Au cours des dernières années, elle a multiplié les visites guidées au Caire historique organisées par l’initiative Sirat Al-Qahéra (la biographie du Caire). « Ce genre de visite m’excite ; il me permet de mieux comprendre mon Egypte. Lors de ces tournées, j’ai rencontré l’architecte, urbaniste et historien Nizar Al-Sayyad qui m’a demandé de participer à l’écriture de l’ouvrage qu’il a codirigé Al-Qahéra Moärakha (chronique du Caire). C’était une chance de puiser dans mes études relatives à la littérature française et de retrouver l’image de l’Egypte dans les écrits de Gérard de Nerval. Pour cet écrivain, Le Caire n’était pas l’exemple d’une ville exotique que les Orientalistes européens regardent avec supériorité, mais plutôt une ville refuge. Il préférait vivre avec les Egyptiens, se familiariser avec eux ».
L’universitaire avait l’habitude de rédiger des papiers de recherche, des essais, etc. mais écrire un roman ou un récit biographique était quelque chose de complètement différent. Une nouvelle aventure. Ainsi, elle a publié en octobre dernier Fi Qalbi Réda (mon coeur est satisfait), qui retrace le parcours de son père, le major général Mohamed Réda Foda. « Le roman contemporain et la littérature comparée sont mes domaines d’étude. Ma spécialité est les écrits autobiographiques. Mais ce n’était pas du tout facile de commencer à écrire cet ouvrage sur l’histoire de mon père, qui a participé à la guerre et qui a de tout temps défendu le pays ». En fouillant dans les archives de famille et en demandant des informations le concernant à ses proches, Hala est tombée sur un dossier écrit à la main par son père, où il raconte en détail ses sentiments sur le champ de bataille. « La guerre d’Octobre 1973 est donc racontée autrement. Les séquences où il livrait ses sentiments, ses observations et les préparations avec ses collègues m’étaient complètement inconnues. L’idée même d’écrire ce texte était très bizarre pour moi. J’ai voulu le rédiger sous la forme d’une lettre adressée à mon père. Cette façon de faire m’a rassurée, mais petit à petit, le récit s’est transformé en un roman autobiographique ».
Elle était ravie d’apprendre que son livre a encouragé d’autres lecteurs à fouiller dans leurs archives familiales, révélant tant d’histoires relatives à la guerre et à l’histoire de l’Egypte. Les photos, les textes et les lettres constituent pour Hala Foda de véritables trésors qu’il faut mieux exploiter pour documenter la vie sociale en Egypte durant la deuxième moitié du XXe siècle.
Les deux dernières années se sont vite écoulées entre le travail académique et l’engagement pour sauver le patrimoine et l’écriture. « L’essentiel est de bien s’organiser.
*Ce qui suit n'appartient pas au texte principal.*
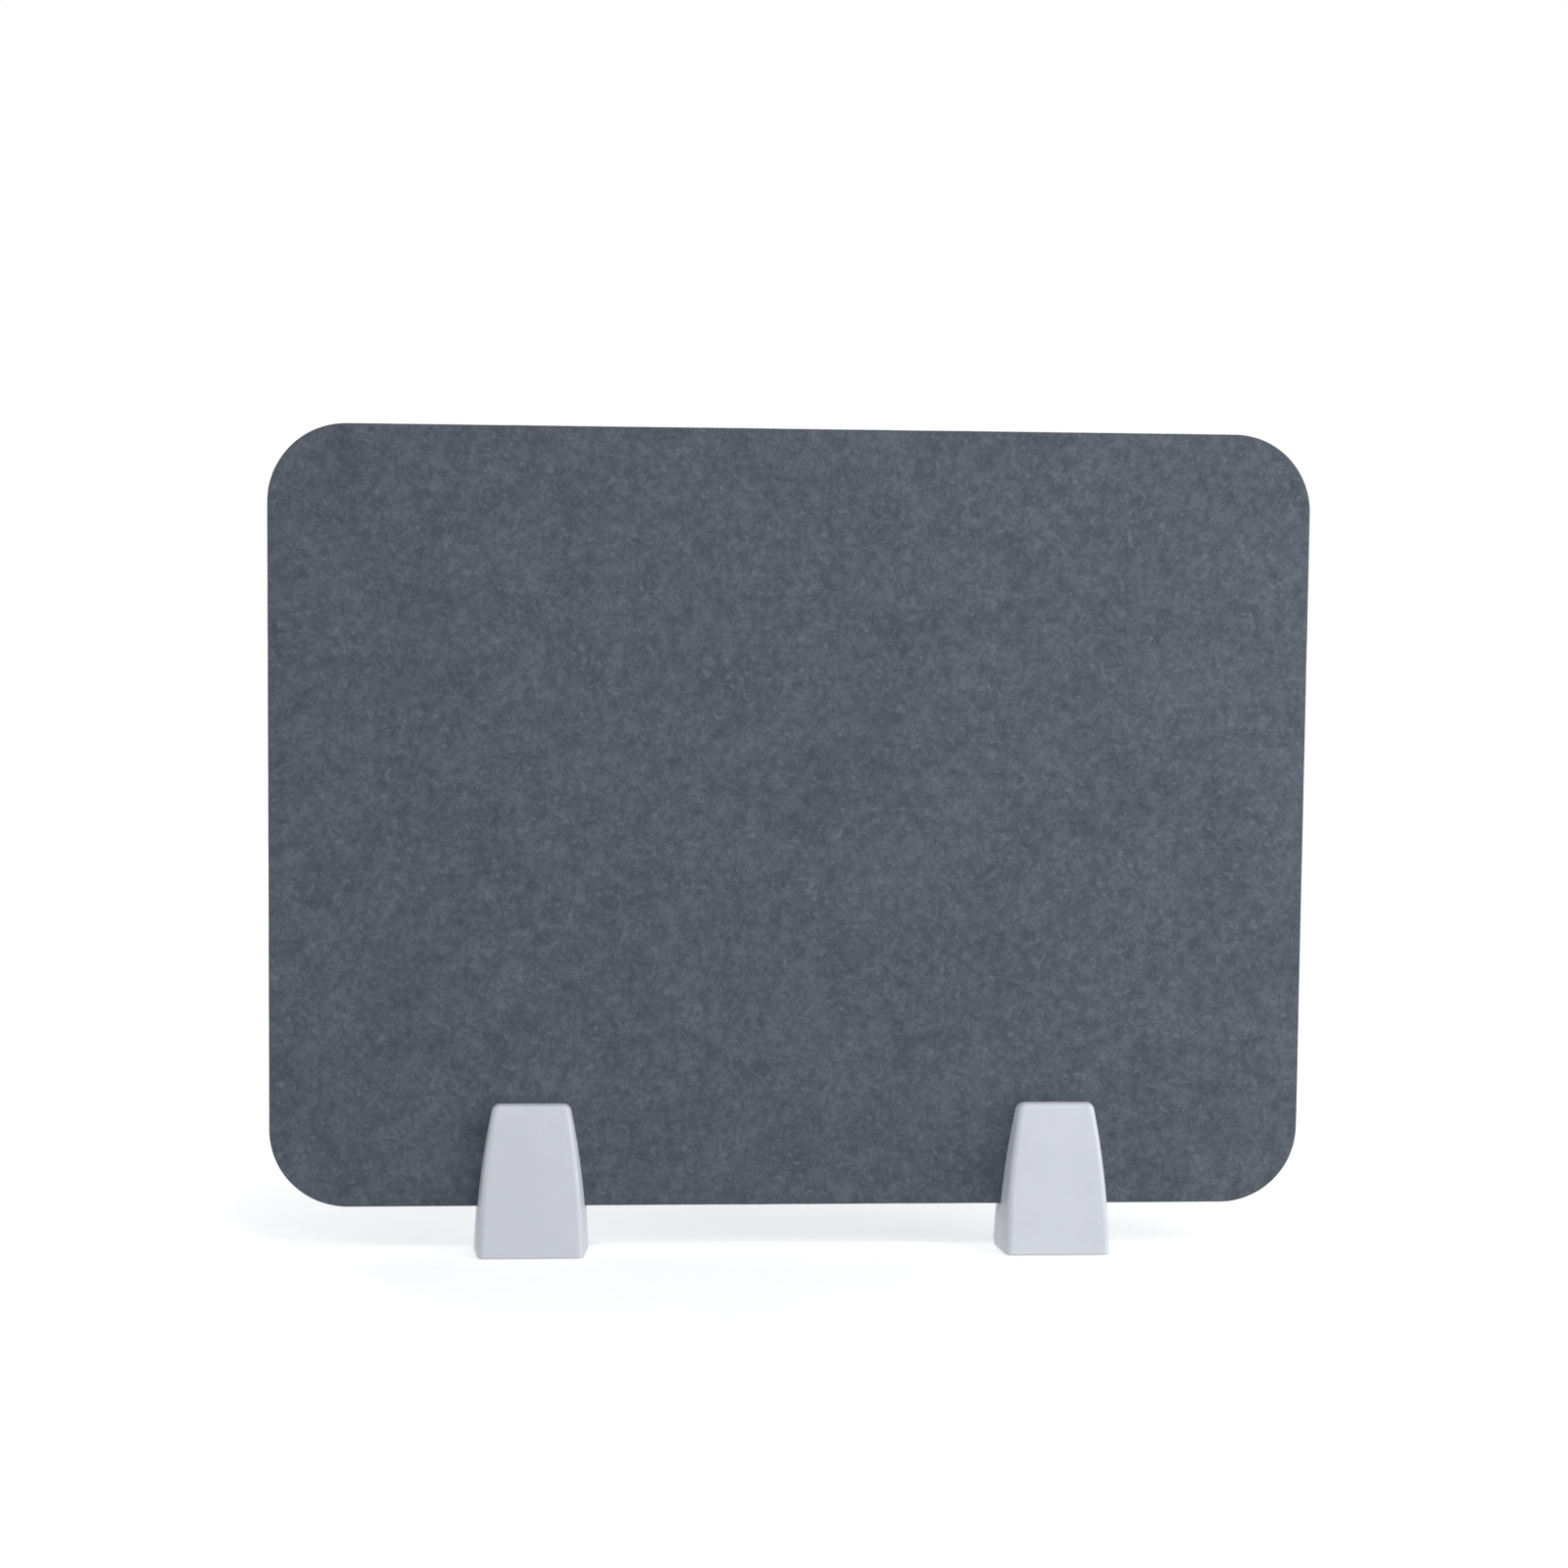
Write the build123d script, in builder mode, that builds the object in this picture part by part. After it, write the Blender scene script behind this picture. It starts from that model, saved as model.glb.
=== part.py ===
from build123d import *
from math import atan2, cos, sin
import os

# A free-standing desktop acoustic screen: one stiff felt board held by two feet.
# Each foot is a pair of moulded half shells drawn together by two screws from behind.
# X runs along the board, -Y is the front, +Z is up. The origin is on the desk, midway.
# All sizes are millimetres.

# Felt board
PANEL_W = 600.0
PANEL_H = 450.0
PANEL_T = 12.0
PANEL_CORNER_R = 45.0
PANEL_EDGE = 0.8
PANEL_LIFT = 26.0

# Outer form of a foot, symmetric about the parting plane in the middle of the board
FOOT_X = {"left": -149.5, "right": 155.8}
FOOT_H = 86.5
FOOT_BASE_DEPTH = 28.0
FOOT_TOP_DEPTH = 14.5
FOOT_DRAFT = 7.0
FOOT_EDGE_R = 3.4

# Sloped front face of a foot, measured before its edges are rounded
FACE_BASE_HALF = 29.9
FACE_TOP_HALF = 21.4
FACE_SIDE_BULGE = 2.0
FACE_CORNER_R = 4.0

# Walls, ribs and seam of the half shells
PARTING_CHAMFER = 0.4
WALL = 2.4
RIB_T = 1.5
JAW_RIB_X = (-12.0, 0.0, 12.0)
JAW_RIB_Z = (38.0, 53.0, 68.0)
FIT_GAP = 0.2
RIB_SETBACK = 0.4

# Grip liners between the jaws and the felt
LINER_T = 1.9
LINER_BASE_HALF = 27.9
LINER_TOP_HALF = 19.9
LINER_TOP_Z = 83.4
LINER_CORNER = 3.0
LINER_GROOVE_W = 1.8
LINER_GROOVE_D = 0.5
LINER_PITCH = 4.4
LINER_GROOVES = 13
LINER_GAP = 0.1

# Screws, threaded inserts and square locating pegs
SCREW_X = 13.0
SCREW_Z = 12.0
SCREW_R = 1.5
SCREW_L = 20.0
SCREW_SEAT_Y = 13.0
SCREW_HEAD_R = 2.75
SCREW_HEAD_H = 3.0
SOCKET_R = 1.45
SOCKET_DEPTH = 1.5
CLEARANCE_R = 1.7
HEAD_BORE_R = 3.2
SCREW_BOSS_R = 5.2
INSERT_R = 2.3
INSERT_BORE_R = 1.25
INSERT_L = 6.0
INSERT_HOLE_R = 2.2
INSERT_HOLE_L = 9.0
PEG_X = 25.0
PEG_SIDE = 3.0
PEG_L = 3.0
PEG_POST_SIDE = 6.0
PEG_SOCKET_SIDE = 3.2
PEG_SOCKET_L = 3.6

# Anti-slip pads recessed in the soles
PAD_W = 48.0
PAD_D = 17.0
PAD_T = 1.5
PAD_RECESS = 0.9
PAD_CORNER = 3.0
PAD_BEVEL = 0.3
PAD_CENTRE_Y = 15.0
PAD_GAP = 0.1

# Values worked out from the driving dimensions
SOLE_Z = PAD_T - PAD_RECESS
SEAT_Z = PANEL_LIFT - FIT_GAP
SLOT_Y = PANEL_T / 2 + FIT_GAP
LINER_FACE_Y = PANEL_T / 2 + LINER_GAP
LINER_BACK_Y = LINER_FACE_Y + LINER_T
REACH = FOOT_BASE_DEPTH + WALL
SLOPE = atan2(FOOT_BASE_DEPTH - FOOT_TOP_DEPTH, FOOT_H)
FACE_L = FOOT_H / cos(SLOPE)
FACE_MIDDLE_HALF = (FACE_BASE_HALF + FACE_TOP_HALF) / 2 + FACE_SIDE_BULGE
CUT_W = 2 * (FACE_BASE_HALF + REACH)
HALF_TURN = (0, 0, 180)
SCREW_POINTS = [(-SCREW_X, SCREW_Z), (SCREW_X, SCREW_Z)]
PEG_POINTS = [(-PEG_X, SCREW_Z), (PEG_X, SCREW_Z)]
FORWARD = Plane.XZ
BACKWARD = Plane(origin=(0, 0, 0), x_dir=(-1, 0, 0), z_dir=(0, 1, 0))
FACE_PLANE = Plane(origin=(0, -FOOT_BASE_DEPTH, 0), x_dir=(-1, 0, 0),
                   z_dir=(0, cos(SLOPE), -sin(SLOPE)))


def half_foot(inset=0.0):
    """Front half of a foot's outer form, or a flat-sided copy drawn in by inset.

    The outline is drawn on the sloped front face and runs back from it with draft."""
    with BuildPart() as half:
        with BuildSketch(FACE_PLANE):
            with BuildLine():
                base = Line((-FACE_BASE_HALF, 0), (FACE_BASE_HALF, 0))
                top = Line((-FACE_TOP_HALF, FACE_L), (FACE_TOP_HALF, FACE_L))
                if inset > 0:
                    Polyline(base @ 1, (FACE_MIDDLE_HALF, FACE_L / 2), top @ 1)
                    Polyline(top @ 0, (-FACE_MIDDLE_HALF, FACE_L / 2), base @ 0)
                else:
                    SagittaArc(base @ 1, top @ 1, -FACE_SIDE_BULGE)
                    SagittaArc(top @ 0, base @ 0, -FACE_SIDE_BULGE)
            outline = make_face()
            if inset > 0:
                offset(amount=-inset, kind=Kind.INTERSECTION, mode=Mode.REPLACE)
            else:
                fillet(outline.vertices().group_by(Axis.Y)[-1], radius=FACE_CORNER_R)
        extrude(amount=REACH)
        walls = half.faces().filter_by(FACE_PLANE, reverse=True).sort_by(Axis.Z)[1:]
        draft(walls, neutral_plane=FACE_PLANE, angle=-FOOT_DRAFT)
        if inset > 0:
            split(bisect_by=FACE_PLANE.offset(inset), keep=Keep.TOP)
        else:
            front_face = half.faces().sort_by(Axis.Y)[0]
            fillet(front_face.edges().sort_by(Axis.Z)[1:], radius=FOOT_EDGE_R)
        split(bisect_by=FORWARD, keep=Keep.TOP)
        if inset == 0:
            parting_face = half.faces().sort_by(Axis.Y)[-1]
            chamfer(parting_face.edges().sort_by(Axis.Z)[1:], length=PARTING_CHAMFER)
        split(bisect_by=Plane.XY.offset(SOLE_Z + inset), keep=Keep.TOP)
    return half.part


def board_slot():
    """Room for the board's lower edge, open from the seat upwards."""
    with BuildPart() as slot:
        with BuildSketch(Plane.XY.offset(SEAT_Z)):
            with Locations((0, -SLOT_Y / 2)):
                Rectangle(CUT_W, SLOT_Y)
        extrude(amount=FOOT_H)
    return slot.part


outer_form = half_foot()
inner_form = half_foot(WALL)
rib_form = half_foot(WALL / 2)

# Ribs and seat web shared by both half shells, trimmed to run out inside the walls
with BuildPart() as core:
    with BuildSketch(FORWARD.offset(LINER_BACK_Y)):
        with Locations(*[(x, (SEAT_Z + FOOT_H) / 2) for x in JAW_RIB_X]):
            Rectangle(RIB_T, FOOT_H - SEAT_Z)
        with Locations(*[(0, z) for z in JAW_RIB_Z]):
            Rectangle(CUT_W, RIB_T)
    extrude(amount=REACH)
    with BuildSketch(FORWARD.offset(RIB_SETBACK)):
        with Locations((0, SEAT_Z / 2)):
            Rectangle(RIB_T, SEAT_Z)
        with Locations((0, SCREW_Z)):
            Rectangle(CUT_W, RIB_T)
    extrude(amount=REACH)
    with BuildSketch(FORWARD):
        with Locations((0, SEAT_Z - WALL / 2)):
            Rectangle(CUT_W, WALL)
    extrude(amount=REACH)
    add(rib_form, mode=Mode.INTERSECT)


def pad_recess():
    """Shallow pocket in the sole that holds an anti-slip pad."""
    with BuildPart() as pocket:
        with BuildSketch(Plane.XY.offset(SOLE_Z)):
            with Locations((0, -PAD_CENTRE_Y)):
                outline = Rectangle(PAD_W + 2 * PAD_GAP, PAD_D + 2 * PAD_GAP)
            chamfer(outline.vertices(), length=PAD_CORNER)
        extrude(amount=PAD_RECESS)
    return pocket.part


def half_shell():
    """Walls, ribs, seat web, panel slot and sole pocket, before the bosses go in."""
    with BuildPart() as shell:
        add(outer_form)
        add(inner_form, mode=Mode.SUBTRACT)
        add(board_slot(), mode=Mode.SUBTRACT)
        add(core.part)
        add(pad_recess(), mode=Mode.SUBTRACT)
    return shell.part


# Six-sided screw bosses and square peg posts, from the parting plane out to the wall
with BuildPart() as posts:
    with BuildSketch(FORWARD):
        with Locations(*SCREW_POINTS):
            RegularPolygon(radius=SCREW_BOSS_R, side_count=6)
        with Locations(*PEG_POINTS):
            Rectangle(PEG_POST_SIDE, PEG_POST_SIDE)
    extrude(amount=REACH)
    add(rib_form, mode=Mode.INTERSECT)

# Front half shell: blind bosses for the threaded inserts, and two locating pegs
with BuildPart() as front_shell:
    add(half_shell())
    add(posts.part)
    with BuildSketch(FORWARD):
        with Locations(*SCREW_POINTS):
            Circle(INSERT_HOLE_R)
    extrude(amount=INSERT_HOLE_L, mode=Mode.SUBTRACT)
    with BuildSketch(BACKWARD):
        with Locations(*PEG_POINTS):
            Rectangle(PEG_SIDE, PEG_SIDE)
    extrude(amount=PEG_L)

# Rear half shell: through bosses with deep counterbores, and sockets for the pegs
with BuildPart() as bored_shell:
    add(half_shell())
    add(posts.part)
    with BuildSketch(FORWARD):
        with Locations(*SCREW_POINTS):
            Circle(CLEARANCE_R)
    extrude(amount=REACH, mode=Mode.SUBTRACT)
    with BuildSketch(FORWARD.offset(SCREW_SEAT_Y)):
        with Locations(*SCREW_POINTS):
            Circle(HEAD_BORE_R)
    extrude(amount=REACH, mode=Mode.SUBTRACT)
    with BuildSketch(FORWARD):
        with Locations(*PEG_POINTS):
            Rectangle(PEG_SOCKET_SIDE, PEG_SOCKET_SIDE)
    extrude(amount=PEG_SOCKET_L, mode=Mode.SUBTRACT)

with BuildPart() as rear_shell:
    add(bored_shell.part, rotation=HALF_TURN)

# Grip liner: a soft plate inside the jaw's rim, with level grooves on the side that holds the felt
with BuildPart() as front_liner:
    with BuildSketch(FORWARD.offset(LINER_FACE_Y)):
        with BuildLine():
            Polyline((-LINER_BASE_HALF, SEAT_Z), (LINER_BASE_HALF, SEAT_Z),
                     (LINER_TOP_HALF, LINER_TOP_Z), (-LINER_TOP_HALF, LINER_TOP_Z), close=True)
        plate = make_face()
        chamfer(plate.vertices().group_by(Axis.Y)[-1], length=LINER_CORNER)
    extrude(amount=LINER_T)
    with BuildSketch(FORWARD.offset(LINER_FACE_Y)):
        with Locations((0, (SEAT_Z + LINER_TOP_Z) / 2)):
            with GridLocations(0, LINER_PITCH, 1, LINER_GROOVES):
                Rectangle(CUT_W, LINER_GROOVE_W)
    extrude(amount=LINER_GROOVE_D, mode=Mode.SUBTRACT)

with BuildPart() as rear_liner:
    add(front_liner.part, rotation=HALF_TURN)

# Anti-slip pad with a bevelled lower edge
with BuildPart() as front_pad:
    with BuildSketch(Plane.XY):
        with Locations((0, -PAD_CENTRE_Y)):
            outline = Rectangle(PAD_W, PAD_D)
        chamfer(outline.vertices(), length=PAD_CORNER)
    extrude(amount=PAD_T)
    chamfer(front_pad.faces().sort_by(Axis.Z)[0].edges(), length=PAD_BEVEL)

with BuildPart() as rear_pad:
    add(front_pad.part, rotation=HALF_TURN)

# Socket-head screw along Y, its head seated in the rear shell's counterbore
with BuildPart() as screw:
    with BuildSketch(Plane.XY):
        with BuildLine():
            tip_y = SCREW_SEAT_Y - SCREW_L
            top_y = SCREW_SEAT_Y + SCREW_HEAD_H
            Polyline((0, tip_y), (SCREW_R, tip_y), (SCREW_R, SCREW_SEAT_Y),
                     (SCREW_HEAD_R, SCREW_SEAT_Y), (SCREW_HEAD_R, top_y), (0, top_y), close=True)
        make_face()
    revolve(axis=Axis.Y)
    with BuildSketch(BACKWARD.offset(top_y - SOCKET_DEPTH)):
        RegularPolygon(radius=SOCKET_R, side_count=6)
    extrude(amount=SOCKET_DEPTH, mode=Mode.SUBTRACT)

# Threaded insert: a plain sleeve pressed into the front shell's boss
with BuildPart() as insert:
    with BuildSketch(FORWARD):
        Circle(INSERT_R)
        Circle(INSERT_BORE_R, mode=Mode.SUBTRACT)
    extrude(amount=INSERT_L)

# Felt board with rounded corners and slightly eased cut edges
with BuildPart() as felt_panel:
    with BuildSketch(FORWARD):
        with Locations((0, PANEL_LIFT + PANEL_H / 2)):
            RectangleRounded(PANEL_W, PANEL_H, PANEL_CORNER_R)
    extrude(amount=PANEL_T / 2, both=True)
    board_faces = felt_panel.faces().filter_by(Axis.Y)
    chamfer(board_faces.edges(), length=PANEL_EDGE)


def write(part, name, place=(0, 0, 0)):
    """Label a copy of a piece at its place and write it to its own file."""
    piece = part.moved(Location(place))
    piece.label = name
    export_step(piece, f"parts/{name}.step")


os.makedirs("parts", exist_ok=True)
write(felt_panel.part, "felt_panel")
for side, foot_x in FOOT_X.items():
    write(front_shell.part, f"{side}_foot_front_shell", (foot_x, 0, 0))
    write(rear_shell.part, f"{side}_foot_rear_shell", (foot_x, 0, 0))
    write(front_liner.part, f"{side}_foot_front_liner", (foot_x, 0, 0))
    write(rear_liner.part, f"{side}_foot_rear_liner", (foot_x, 0, 0))
    write(front_pad.part, f"{side}_foot_front_pad", (foot_x, 0, 0))
    write(rear_pad.part, f"{side}_foot_rear_pad", (foot_x, 0, 0))
    for hand, (screw_x, screw_z) in zip(("a", "b"), SCREW_POINTS):
        write(screw.part, f"{side}_foot_screw_{hand}", (foot_x + screw_x, 0, screw_z))
        write(insert.part, f"{side}_foot_insert_{hand}", (foot_x + screw_x, 0, screw_z))
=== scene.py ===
import math

import bpy
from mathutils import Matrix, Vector, noise


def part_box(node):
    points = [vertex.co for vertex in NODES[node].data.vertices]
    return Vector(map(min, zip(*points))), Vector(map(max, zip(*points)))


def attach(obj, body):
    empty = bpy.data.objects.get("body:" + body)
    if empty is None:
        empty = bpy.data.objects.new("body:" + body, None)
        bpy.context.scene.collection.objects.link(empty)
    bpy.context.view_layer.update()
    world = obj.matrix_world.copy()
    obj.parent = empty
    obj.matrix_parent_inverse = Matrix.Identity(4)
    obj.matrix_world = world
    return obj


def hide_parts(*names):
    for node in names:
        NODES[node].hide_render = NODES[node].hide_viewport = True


# A desktop acoustic screen: a felt board on two moulded feet. All lengths are metres.
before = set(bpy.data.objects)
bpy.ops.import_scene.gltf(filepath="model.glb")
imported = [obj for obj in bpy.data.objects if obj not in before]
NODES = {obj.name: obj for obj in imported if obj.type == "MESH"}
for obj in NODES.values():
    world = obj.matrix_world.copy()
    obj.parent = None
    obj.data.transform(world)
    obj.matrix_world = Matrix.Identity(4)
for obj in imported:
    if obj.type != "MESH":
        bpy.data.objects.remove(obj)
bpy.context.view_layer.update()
MM = 0.001
WHITE = (1.0, 1.0, 1.0, 1.0)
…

Et ce, sans oublier le soutien que m’apportent mes deux fils jumeaux Yéhia et Youssef. Je partage avec eux tous les détails concernant mon travail et mes préoccupations. Ils m’encouragent beaucoup. Récemment, ils ont participé à la promotion de ma marque de vêtements, l’un a joué au mannequin et l’autre nous a pris en photo », dit-elle en souriant. Et de conclure : « J’aspire à inscrire l’art du tally au patrimoine culturel de l’Unesco. Et pour ce faire, je tente de bien documenter ce genre de travail manuel et de présenter un dossier complet à l’Unesco ». Hala Foda ira jusqu’au bout pour concrétiser son rêve.